Formé en 2014, Suspiral est l’union d’un certain M.S. (Arkaik Excruciation, The Lament Congregation Records) et d’Álex Tedín du groupe Sheidim (dont le premier album Shrines Of The Void vient également de sortir). Pour illustrer ce premier essai longue durée, les deux garçons ont choisi d’utiliser la réinterprétation par Karl Wilhelm Diefenbach des célèbres tableaux d’Arnold Böcklin connus sous le nom de Die Toteninsel ou Ile Des Morts. On y voit ainsi le vieux Charon, nocher des Enfers, amener sur une barque la dépouille d’un défunt couvert de son linceul blanc. Atmosphère...
Composé de seulement trois titres, Delve Into The Mysteries Of Transcendence dépasse néanmoins la petite demi-heure. Pas de craintes à avoir, vous en aurez donc pour votre argent d’autant que ce n’est pas un album que l’on digère en seulement deux ou trois écoutes. Avec trois morceaux avoisinant plus ou moins les dix minutes chacun, Suspiral invite l’auditeur à se plonger corps et âme dans ce long et sombre voyage autour de la Mort déjà évoquée visuellement par le travail de Diefenbach. Une traversée mouvementée qui compte bien laisser quelques cicatrices à ceux qui oseront voyager entre ces deux mondes, celui des vivants et celui des morts, sans en payer le prix.
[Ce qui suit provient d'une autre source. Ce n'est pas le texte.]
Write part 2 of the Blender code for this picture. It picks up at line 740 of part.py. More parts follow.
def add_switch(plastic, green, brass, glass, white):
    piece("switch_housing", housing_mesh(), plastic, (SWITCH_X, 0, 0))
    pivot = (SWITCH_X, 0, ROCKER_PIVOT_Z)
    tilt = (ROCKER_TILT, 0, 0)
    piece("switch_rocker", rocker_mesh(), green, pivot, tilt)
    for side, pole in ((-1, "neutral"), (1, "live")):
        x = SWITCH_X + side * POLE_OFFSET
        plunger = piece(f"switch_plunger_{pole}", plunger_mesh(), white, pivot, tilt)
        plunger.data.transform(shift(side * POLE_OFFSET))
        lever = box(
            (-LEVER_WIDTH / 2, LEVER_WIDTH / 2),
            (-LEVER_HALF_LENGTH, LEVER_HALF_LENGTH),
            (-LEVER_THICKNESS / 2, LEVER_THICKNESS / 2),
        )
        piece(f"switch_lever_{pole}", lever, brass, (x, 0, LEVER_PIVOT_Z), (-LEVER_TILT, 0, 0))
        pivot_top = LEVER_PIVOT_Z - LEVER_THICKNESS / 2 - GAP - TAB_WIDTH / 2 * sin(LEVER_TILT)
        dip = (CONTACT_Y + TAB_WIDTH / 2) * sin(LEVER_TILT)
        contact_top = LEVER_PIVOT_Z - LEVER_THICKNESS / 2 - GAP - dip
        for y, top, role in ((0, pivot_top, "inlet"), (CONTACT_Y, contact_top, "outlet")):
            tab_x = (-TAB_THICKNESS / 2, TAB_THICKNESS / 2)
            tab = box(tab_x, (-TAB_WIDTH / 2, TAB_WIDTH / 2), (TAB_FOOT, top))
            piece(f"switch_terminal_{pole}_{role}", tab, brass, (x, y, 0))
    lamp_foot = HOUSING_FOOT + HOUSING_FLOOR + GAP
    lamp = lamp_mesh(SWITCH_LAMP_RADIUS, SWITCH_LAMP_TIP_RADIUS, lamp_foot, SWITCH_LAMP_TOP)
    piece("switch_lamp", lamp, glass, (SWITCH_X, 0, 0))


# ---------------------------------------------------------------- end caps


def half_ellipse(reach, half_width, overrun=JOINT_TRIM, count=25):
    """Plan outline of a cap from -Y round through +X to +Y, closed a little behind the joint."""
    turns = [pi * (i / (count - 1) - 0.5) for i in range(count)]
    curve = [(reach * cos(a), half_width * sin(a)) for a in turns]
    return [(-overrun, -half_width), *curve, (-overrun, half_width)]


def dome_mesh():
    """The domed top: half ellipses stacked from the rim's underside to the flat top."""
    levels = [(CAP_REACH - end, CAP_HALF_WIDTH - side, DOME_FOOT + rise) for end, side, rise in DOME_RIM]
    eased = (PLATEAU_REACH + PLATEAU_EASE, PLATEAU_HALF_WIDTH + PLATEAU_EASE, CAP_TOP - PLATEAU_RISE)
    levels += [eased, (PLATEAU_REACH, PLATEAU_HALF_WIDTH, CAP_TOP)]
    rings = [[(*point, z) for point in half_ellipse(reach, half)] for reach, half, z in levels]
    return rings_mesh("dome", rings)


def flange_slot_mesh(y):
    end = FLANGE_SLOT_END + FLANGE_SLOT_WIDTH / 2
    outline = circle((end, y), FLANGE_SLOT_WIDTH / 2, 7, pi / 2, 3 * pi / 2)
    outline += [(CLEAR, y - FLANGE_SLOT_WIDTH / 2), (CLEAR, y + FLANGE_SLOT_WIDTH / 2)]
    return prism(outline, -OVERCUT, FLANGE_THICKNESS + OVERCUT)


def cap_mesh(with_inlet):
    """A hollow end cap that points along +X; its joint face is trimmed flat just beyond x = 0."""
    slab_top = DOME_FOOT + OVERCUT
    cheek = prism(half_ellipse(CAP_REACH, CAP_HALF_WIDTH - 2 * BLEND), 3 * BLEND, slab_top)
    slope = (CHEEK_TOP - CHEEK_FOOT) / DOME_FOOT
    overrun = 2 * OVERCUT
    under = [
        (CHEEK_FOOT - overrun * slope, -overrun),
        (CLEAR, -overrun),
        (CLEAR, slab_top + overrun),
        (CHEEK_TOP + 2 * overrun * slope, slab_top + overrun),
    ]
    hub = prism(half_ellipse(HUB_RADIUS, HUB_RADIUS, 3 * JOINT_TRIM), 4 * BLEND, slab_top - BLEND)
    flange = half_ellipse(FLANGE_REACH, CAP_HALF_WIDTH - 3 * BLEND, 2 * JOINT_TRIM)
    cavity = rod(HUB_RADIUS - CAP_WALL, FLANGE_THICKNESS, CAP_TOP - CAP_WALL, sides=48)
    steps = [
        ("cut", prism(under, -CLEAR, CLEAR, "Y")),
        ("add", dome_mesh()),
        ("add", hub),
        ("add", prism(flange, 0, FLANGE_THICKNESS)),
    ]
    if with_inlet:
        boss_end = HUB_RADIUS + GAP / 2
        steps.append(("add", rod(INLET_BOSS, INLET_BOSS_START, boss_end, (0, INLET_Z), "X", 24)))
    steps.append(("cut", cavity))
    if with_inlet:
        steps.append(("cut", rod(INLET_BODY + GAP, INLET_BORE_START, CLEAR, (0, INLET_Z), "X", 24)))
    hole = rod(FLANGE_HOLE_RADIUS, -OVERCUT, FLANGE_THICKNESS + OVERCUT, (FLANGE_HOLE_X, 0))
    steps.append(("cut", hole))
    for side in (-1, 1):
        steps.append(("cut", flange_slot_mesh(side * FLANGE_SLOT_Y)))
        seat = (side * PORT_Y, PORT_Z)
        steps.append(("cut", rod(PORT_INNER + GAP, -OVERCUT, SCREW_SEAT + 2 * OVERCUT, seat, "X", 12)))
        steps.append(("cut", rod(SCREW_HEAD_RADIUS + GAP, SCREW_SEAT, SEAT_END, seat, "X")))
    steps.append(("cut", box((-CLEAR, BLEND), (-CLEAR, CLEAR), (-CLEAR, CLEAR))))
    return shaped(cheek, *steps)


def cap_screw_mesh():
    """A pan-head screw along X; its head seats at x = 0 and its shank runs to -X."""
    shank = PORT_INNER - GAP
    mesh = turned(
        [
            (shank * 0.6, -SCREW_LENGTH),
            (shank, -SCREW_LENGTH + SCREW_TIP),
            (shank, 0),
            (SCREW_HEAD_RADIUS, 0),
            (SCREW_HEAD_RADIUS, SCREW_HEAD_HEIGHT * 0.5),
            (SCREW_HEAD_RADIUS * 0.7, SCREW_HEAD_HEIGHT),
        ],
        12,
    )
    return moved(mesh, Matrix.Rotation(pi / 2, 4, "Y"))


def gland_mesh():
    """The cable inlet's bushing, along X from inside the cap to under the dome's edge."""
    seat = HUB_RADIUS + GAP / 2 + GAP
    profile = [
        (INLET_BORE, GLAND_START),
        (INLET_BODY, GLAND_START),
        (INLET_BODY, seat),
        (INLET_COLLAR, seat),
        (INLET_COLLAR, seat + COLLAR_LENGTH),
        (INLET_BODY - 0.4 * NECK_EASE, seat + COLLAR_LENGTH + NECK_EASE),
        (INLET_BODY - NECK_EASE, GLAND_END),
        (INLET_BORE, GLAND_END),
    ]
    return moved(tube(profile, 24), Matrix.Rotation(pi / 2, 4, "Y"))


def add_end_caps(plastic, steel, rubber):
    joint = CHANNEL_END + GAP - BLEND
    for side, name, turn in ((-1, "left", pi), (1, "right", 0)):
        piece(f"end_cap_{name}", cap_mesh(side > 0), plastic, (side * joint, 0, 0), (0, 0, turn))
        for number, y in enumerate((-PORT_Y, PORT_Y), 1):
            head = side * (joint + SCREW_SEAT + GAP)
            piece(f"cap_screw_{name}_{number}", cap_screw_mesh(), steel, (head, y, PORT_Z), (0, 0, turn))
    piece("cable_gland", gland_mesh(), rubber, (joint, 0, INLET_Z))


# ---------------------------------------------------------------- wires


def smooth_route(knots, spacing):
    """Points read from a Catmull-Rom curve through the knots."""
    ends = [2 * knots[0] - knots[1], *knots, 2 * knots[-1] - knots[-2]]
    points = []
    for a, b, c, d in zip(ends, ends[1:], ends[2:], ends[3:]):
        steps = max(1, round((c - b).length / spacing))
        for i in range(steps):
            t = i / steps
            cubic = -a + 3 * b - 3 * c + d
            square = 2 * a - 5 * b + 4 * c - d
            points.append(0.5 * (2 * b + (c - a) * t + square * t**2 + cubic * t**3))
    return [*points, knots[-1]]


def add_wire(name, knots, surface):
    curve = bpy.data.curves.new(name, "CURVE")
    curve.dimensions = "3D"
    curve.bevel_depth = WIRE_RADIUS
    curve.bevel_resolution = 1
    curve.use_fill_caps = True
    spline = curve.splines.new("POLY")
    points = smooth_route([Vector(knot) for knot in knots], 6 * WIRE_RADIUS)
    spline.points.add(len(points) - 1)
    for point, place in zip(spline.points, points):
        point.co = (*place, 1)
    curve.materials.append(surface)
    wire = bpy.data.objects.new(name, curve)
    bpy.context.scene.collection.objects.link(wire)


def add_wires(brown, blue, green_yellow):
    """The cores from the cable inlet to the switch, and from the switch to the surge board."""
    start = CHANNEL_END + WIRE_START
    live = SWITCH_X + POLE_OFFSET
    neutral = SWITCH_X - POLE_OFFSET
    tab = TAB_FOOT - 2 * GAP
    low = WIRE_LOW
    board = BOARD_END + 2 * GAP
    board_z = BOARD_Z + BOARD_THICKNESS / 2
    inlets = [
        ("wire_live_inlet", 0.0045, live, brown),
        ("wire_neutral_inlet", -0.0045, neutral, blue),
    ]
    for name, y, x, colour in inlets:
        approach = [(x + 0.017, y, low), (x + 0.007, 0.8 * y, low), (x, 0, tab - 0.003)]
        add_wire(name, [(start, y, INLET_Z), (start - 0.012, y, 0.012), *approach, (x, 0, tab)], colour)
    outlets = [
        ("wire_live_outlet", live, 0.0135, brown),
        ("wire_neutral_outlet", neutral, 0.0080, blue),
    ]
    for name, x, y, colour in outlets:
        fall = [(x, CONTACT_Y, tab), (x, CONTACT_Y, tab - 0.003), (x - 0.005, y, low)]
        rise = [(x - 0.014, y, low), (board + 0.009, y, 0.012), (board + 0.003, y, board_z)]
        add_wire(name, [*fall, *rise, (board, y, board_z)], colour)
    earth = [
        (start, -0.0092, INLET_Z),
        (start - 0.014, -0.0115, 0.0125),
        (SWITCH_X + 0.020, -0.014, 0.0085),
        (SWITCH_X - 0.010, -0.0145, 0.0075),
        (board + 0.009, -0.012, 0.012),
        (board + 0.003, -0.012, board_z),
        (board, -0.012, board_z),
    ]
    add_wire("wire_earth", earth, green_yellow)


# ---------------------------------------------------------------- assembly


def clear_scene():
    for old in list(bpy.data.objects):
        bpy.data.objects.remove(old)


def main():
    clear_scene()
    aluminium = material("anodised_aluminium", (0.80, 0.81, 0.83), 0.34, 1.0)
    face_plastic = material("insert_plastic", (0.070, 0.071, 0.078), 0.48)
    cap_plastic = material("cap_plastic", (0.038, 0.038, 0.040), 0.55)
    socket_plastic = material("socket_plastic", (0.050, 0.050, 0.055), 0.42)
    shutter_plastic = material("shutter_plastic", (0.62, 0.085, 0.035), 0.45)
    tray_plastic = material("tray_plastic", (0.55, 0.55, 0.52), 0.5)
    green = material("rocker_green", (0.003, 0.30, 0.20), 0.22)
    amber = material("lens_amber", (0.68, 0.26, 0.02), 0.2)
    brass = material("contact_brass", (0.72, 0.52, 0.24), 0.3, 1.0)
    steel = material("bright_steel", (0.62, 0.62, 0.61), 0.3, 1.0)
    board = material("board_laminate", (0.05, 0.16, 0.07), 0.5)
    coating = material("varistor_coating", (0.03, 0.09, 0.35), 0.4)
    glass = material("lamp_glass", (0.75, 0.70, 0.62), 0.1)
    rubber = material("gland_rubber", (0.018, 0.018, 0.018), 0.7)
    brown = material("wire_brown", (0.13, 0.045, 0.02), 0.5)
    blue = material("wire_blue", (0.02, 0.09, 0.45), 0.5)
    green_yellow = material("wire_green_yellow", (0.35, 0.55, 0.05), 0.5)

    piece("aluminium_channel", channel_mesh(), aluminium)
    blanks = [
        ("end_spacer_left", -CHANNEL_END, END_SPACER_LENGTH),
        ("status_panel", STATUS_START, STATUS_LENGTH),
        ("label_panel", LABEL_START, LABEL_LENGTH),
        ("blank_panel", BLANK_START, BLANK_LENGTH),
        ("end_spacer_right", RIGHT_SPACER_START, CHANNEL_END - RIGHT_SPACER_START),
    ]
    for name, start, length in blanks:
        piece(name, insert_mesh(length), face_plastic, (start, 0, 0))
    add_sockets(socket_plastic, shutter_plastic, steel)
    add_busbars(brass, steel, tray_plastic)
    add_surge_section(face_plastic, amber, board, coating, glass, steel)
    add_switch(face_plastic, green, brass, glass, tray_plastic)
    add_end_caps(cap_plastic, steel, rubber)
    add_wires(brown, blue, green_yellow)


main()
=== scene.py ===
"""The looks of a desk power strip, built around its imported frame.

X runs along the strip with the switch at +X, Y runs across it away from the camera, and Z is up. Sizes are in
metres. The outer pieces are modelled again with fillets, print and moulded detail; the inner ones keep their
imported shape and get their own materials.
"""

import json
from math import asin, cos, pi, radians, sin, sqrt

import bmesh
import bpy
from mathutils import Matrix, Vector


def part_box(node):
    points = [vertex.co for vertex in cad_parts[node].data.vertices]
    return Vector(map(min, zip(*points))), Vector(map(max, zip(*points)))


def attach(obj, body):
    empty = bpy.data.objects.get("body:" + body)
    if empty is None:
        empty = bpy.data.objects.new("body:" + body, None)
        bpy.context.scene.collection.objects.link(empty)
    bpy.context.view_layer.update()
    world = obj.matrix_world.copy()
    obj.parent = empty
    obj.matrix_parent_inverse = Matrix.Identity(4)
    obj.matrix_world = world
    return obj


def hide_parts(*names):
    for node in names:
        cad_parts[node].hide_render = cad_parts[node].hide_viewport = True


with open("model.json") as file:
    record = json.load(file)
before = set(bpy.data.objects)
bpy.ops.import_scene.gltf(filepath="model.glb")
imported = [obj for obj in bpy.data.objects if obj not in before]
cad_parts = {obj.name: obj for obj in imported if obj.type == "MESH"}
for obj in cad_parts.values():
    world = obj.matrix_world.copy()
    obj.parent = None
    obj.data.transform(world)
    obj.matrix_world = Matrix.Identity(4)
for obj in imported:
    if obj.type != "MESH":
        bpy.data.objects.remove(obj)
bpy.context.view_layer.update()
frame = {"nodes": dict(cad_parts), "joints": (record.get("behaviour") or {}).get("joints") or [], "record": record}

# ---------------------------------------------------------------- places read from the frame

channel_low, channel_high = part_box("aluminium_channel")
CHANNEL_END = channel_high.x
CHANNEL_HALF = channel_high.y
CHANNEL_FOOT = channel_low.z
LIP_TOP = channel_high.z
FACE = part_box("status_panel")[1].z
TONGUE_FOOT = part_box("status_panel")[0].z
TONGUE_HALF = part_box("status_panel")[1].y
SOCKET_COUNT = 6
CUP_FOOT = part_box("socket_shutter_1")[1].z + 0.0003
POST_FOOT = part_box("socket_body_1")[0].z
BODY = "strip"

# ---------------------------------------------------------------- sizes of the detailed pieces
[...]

A la manière d’un Teitanblood, Suspiral se fend de séquences particulièrement intenses et chaotiques (comme par exemple sur "Poisonous Essence" à 0:14 ou 2:22, les débuts de "Hiereía Deúro" et de "The Art Of Death"). Une manifestation de rage exprimée ici à travers un Black/Death obscure et oppressant qui, lorsqu’il se décide à avoiner, se montre des plus impitoyables. Aidé par une production un poil moins exigeante que celle de ses compatriotes, Suspiral laisse ainsi davantage entrevoir ses accointances Black Metal. Des sonorités froides et implacables héritées essentiellement de la scène norvégienne des années 90 (Darkthrone et Mayhem en tête) dans ce qu’elle a de plus jusqu’au-boutiste avec d’ailleurs de nombreux solo un brin chaotiques.
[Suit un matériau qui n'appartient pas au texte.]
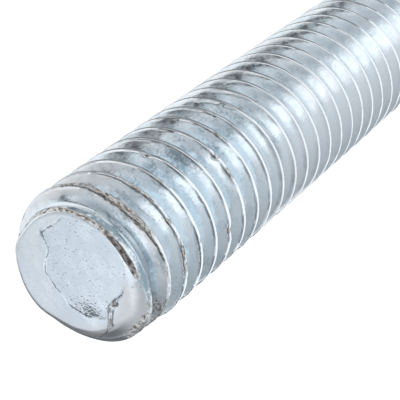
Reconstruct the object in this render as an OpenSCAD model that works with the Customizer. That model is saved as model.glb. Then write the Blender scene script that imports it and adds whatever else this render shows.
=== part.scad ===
// Threaded rod, M6 x 1: a short length that stands on one end, with the origin under its middle.
// It is one solid. A right-hand rolled thread runs its whole length. The foot is cut flat and
// bevelled, and the top end has the same bevel below a low crown.

/* [Thread] */
// Diameter over the crests of the thread
thread_d = 6; // [4:0.5:12]
// Distance along the rod from one crest to the next
pitch = 1; // [0.8:0.05:1.5]
// Angle about the rod's axis at which a crest runs out at the top end, in degrees
runout_turn = 4; // [-180:1:180]

/* [Rod] */
// Length from end to end
rod_len = 50; // [20:1:60]

/* [Ends] */
// How far the bevel at each end cuts in from the crests
bevel_in = 0.48; // [0.2:0.02:0.9]
// How far that bevel runs along the rod
bevel_len = 0.48; // [0.2:0.02:1.2]
// Width of the slope around the crown's flat middle, at the top end
crown_w = 0.75; // [0.2:0.05:1.2]
// Height of the crown above the bevel, at the top end
crown_h = 0.1; // [0.02:0.01:0.3]

/* [Hidden] */

zinc = [0.75, 0.79, 0.83];
// Facets around one turn of the thread: a multiple of 4 keeps the width over crests true
turn_facets = 24;

// ISO metric profile: a V of 60 degrees that loses an eighth of its height at the crest and a
// sixth at the root, so that its flats are the same shares of the pitch
v_height = pitch * cos(30);
crest_cut = 1 / 8;
root_cut = 1 / 6;
thread_r = thread_d / 2;
root_r = thread_r - v_height * (1 - crest_cut - root_cut);
crest_w = pitch * crest_cut;
root_w = pitch * root_cut;
crest_mid = (pitch + root_w) / 2;
// One pitch of the profile as [radius, height], from the root below a crest to that crest
PROFILE = [
    [root_r, 0],
    [root_r, root_w],
    [thread_r, crest_mid - crest_w / 2],
    [thread_r, crest_mid + crest_w / 2]
];
last_point = len(PROFILE) - 1;

// The thread is made longer than the rod, by a turn below the foot and two above the top, and
// is then cut to length
turns = ceil(rod_len / pitch) + 3;
steps = turns * turn_facets;
// Height at which the crest passes angle 0 for the last time below the foot, so placed that a
// crest meets the top end at runout_turn
runout = runout_turn / 360;
crest_z = rod_len - pitch * (runout + ceil(rod_len / pitch - runout));

// Both bevels reach the thread's root or stop just outside it, at this radius
end_r = thread_r - bevel_in;

// Number of point j of the profile at step i of the helix. The point after the last one is the
// first one of the next turn.
function point_number(i, j) =
    j > last_point ? point_number(i + turn_facets, 0) : i * len(PROFILE) + j;

function helix_point(i, j) =
    let (
        angle = i * 360 / turn_facets,
        rise = pitch * (i / turn_facets - 1)
    )
    [
        PROFILE[j][0] * cos(angle),
        PROFILE[j][0] * sin(angle),
        crest_z - crest_mid + rise + PROFILE[j][1]
    ];

// The uncut thread: one helical skin of flat facets, closed by a fan at each end
module thread() {
    rings = steps + turn_facets;
    foot_mid = (rings + 1) * len(PROFILE);
    top_mid = foot_mid + 1;
    foot_z = crest_z - pitch;
    points = [
        for (i = [0:rings], j = [0:last_point]) helix_point(i, j),
        [0, 0, foot_z],
        [0, 0, foot_z + pitch * turns]
    ];
    skin = [
        for (i = [0:steps - 1], j = [0:last_point])
            let (
                low = point_number(i, j),
                low_next = point_number(i + 1, j),
                high = point_number(i, j + 1),
                high_next = point_number(i + 1, j + 1)
            )
            each [[low, high_next, low_next], [low, high, high_next]]
    ];
    foot_fan = [
        for (i = [0:turn_facets - 1]) [foot_mid, point_number(i, 0), point_number(i + 1, 0)],
        for (j = [0:last_point]) [foot_mid, point_number(0, j + 1), point_number(0, j)]
    ];
    top_fan = [
        for (i = [steps:rings - 1]) [top_mid, point_number(i + 1, 0), point_number(i, 0)],
        for (j = [0:last_point]) [top_mid, point_number(steps, j), point_number(steps, j + 1)]
    ];
    polyhedron(points, concat(skin, foot_fan, top_fan));
}

// What the two ends leave of the rod: flat foot, bevels and crown. Between them it is wide
// enough to clear the thread.
module end_form() {
    clear_r = thread_r + pitch;
    bevel_rise = (clear_r - end_r) * bevel_len / bevel_in;
    crown_z = rod_len - crown_h;
    rotate_extrude($fn = 96)
        polygon([
            [0, 0],
            [end_r, 0],
            [clear_r, bevel_rise],
            [clear_r, crown_z - bevel_rise],
            [end_r, crown_z],
            [end_r - crown_w, rod_len],
            [0, rod_len]
        ]);
}

module rod() {
    color(zinc)
        intersection() {
            thread();
            end_form();
        }
}

rod();
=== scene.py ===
"""Looks of a short length of zinc-plated M6 threaded rod that stands on one end.

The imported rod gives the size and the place. Its faceted skin is replaced by a finer one of the
same thread, with rounded roots, folded and torn crests, and a top end that was sheared off and
rolled over before it was plated. Sizes are in millimetres until a mesh is made of them.
"""

import logging
import math
from collections.abc import Callable
from dataclasses import dataclass, field
from enum import Enum

import bpy
import numpy as np
from mathutils import Matrix, Vector


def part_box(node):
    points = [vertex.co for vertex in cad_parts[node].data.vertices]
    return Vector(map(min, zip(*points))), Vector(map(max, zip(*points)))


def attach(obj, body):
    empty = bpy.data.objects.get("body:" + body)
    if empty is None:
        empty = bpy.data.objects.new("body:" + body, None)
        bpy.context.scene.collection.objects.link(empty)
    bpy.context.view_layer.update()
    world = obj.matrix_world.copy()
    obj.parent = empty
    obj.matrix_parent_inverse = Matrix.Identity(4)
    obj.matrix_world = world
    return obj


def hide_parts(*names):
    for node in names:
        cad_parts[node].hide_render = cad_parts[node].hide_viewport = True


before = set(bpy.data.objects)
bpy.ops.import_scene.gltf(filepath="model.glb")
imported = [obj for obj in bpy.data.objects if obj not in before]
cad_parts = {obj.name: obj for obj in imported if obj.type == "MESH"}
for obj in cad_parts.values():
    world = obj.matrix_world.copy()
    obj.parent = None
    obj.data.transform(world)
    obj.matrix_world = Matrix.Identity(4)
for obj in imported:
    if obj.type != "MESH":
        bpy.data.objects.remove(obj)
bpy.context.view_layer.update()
MM = 0.001
log = logging.getLogger("threaded_rod")

Colour = tuple[float, float, float, float]
BLACK: Colour = (0.0, 0.0, 0.0, 1.0)
WHITE: Colour = (1.0, 1.0, 1.0, 1.0)
Masks = dict[str, np.ndarray]
# Place and colour of each stop of a colour ramp
Stops = tuple[tuple[float, tuple[float, float, float]], ...]
# What goes into a node's input
Feed = bpy.types.NodeSocket | float | tuple[float, ...]


# ---------------------------------------------------------------- numbers and noise

# Added to every place in a noise, so that no cell has a number below 0
NOISE_SHIFT = 4096.0


def lattice_value(cell: np.ndarray, seed: int) -> np.ndarray:
    """Gives each whole-number cell a fixed random value.

    Args:
        cell: Whole numbers, three to a row.
        seed: Which of many independent sets of values to use.

    Returns:
        One value from -1 to 1 for each row.
    """
    # The large factors mean nothing by themselves: they scatter the bits of the cell's numbers
    x, y, z = (cell[..., k].astype(np.uint64) for k in range(3))
    mixed = (x * 73856093) ^ (y * 19349663) ^ (z * 83492791) ^ np.uint64(seed * 2654435761 % 2**32)
    mixed = (mixed ^ (mixed >> 13)) * 1274126177 % 2**32
    mixed = (mixed ^ (mixed >> 16)) * 2246822519 % 2**32
    return (mixed ^ (mixed >> 15)) % 2**24 / 2**23 - 1.0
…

Mais si la musique du duo espagnol n’égale ni la violence ni l’intensité de celle de Teitanblood, elle offre cependant davantage de relief grâce à de nombreux passages beaucoup plus tourmentés et/ou dissonants venant ainsi alimenter à leur manière cette atmosphère occulte dans laquelle nous plonge Suspiral pendant plus de trente minutes. Outre ce riffing bourdonnant rappelant parfois un certain Portal ("Poisonous Essence" à 6:00, "Hiereía Deúro" à 2:43), ce sont surtout ces nombreux changements de rythmes, souvent au profit de longs passages mid-tempo incantatoires et ritualistes et aux mélodies sinistres ("Poisonous Essence" à 3:29 suivi de cette séquence presque atmosphérique, la deuxième moitié de "Hiereía Deúro", les dix minutes aliénantes et troublées de "The Art Of Death"), qui viennent rompre avec cette dynamique évoquée plus haut. L’effet recherché est toujours le même à savoir briser une certaine monotonie, jouer sur la mise en place d’atmosphères différentes et pourtant complémentaires, casser le rythme et prendre l’auditeur à contrepied et c’est bien ce que Suspiral réussit à produire à l’écoute de Delve Into The Mysteries Of Transcendence finalement assez original pour un disque de ce genre. Et si certains semblent reprocher aux Espagnols leur manque de cohésion et de continuité ayant en effet l’impression de voir s’enchaîner les idées sans réel fil conducteur, je trouve pour ma part que cela véhicule plutôt bien cette tourmente dans laquelle souhaite nous entrainer Suspiral à travers cette musique aux constructions inattendues et où les voix s’entrechoquent dans un espèce de chaos indescriptible entre cris hallucinés, incantations growlées, complaintes lointaines...
Trois titres, cela peut sembler évidement un peu court lorsqu’il s’agit d’un album. Ceci étant dit, la construction particulière et assez atypique de ces trois compositions rend l’assimilation de ce Delve Into The Mysteries Of Transcendence plus complexe et périlleuse qu’il n’y paraît de prime abord. Sans révolutionner le genre ni même dépasser qualitativement les quelques groupes cités en référence dans cette chronique, Suspiral réussit très clairement à se démarquer à l’issue de ces trente-trois minutes éprouvantes. Dès lors, il ne vous reste plus qu’à prendre vos clics et vos clacs, préparer de quoi payer la traversée pour ensuite vous rendre de l’autre côté, au pays des morts. Bienvenue.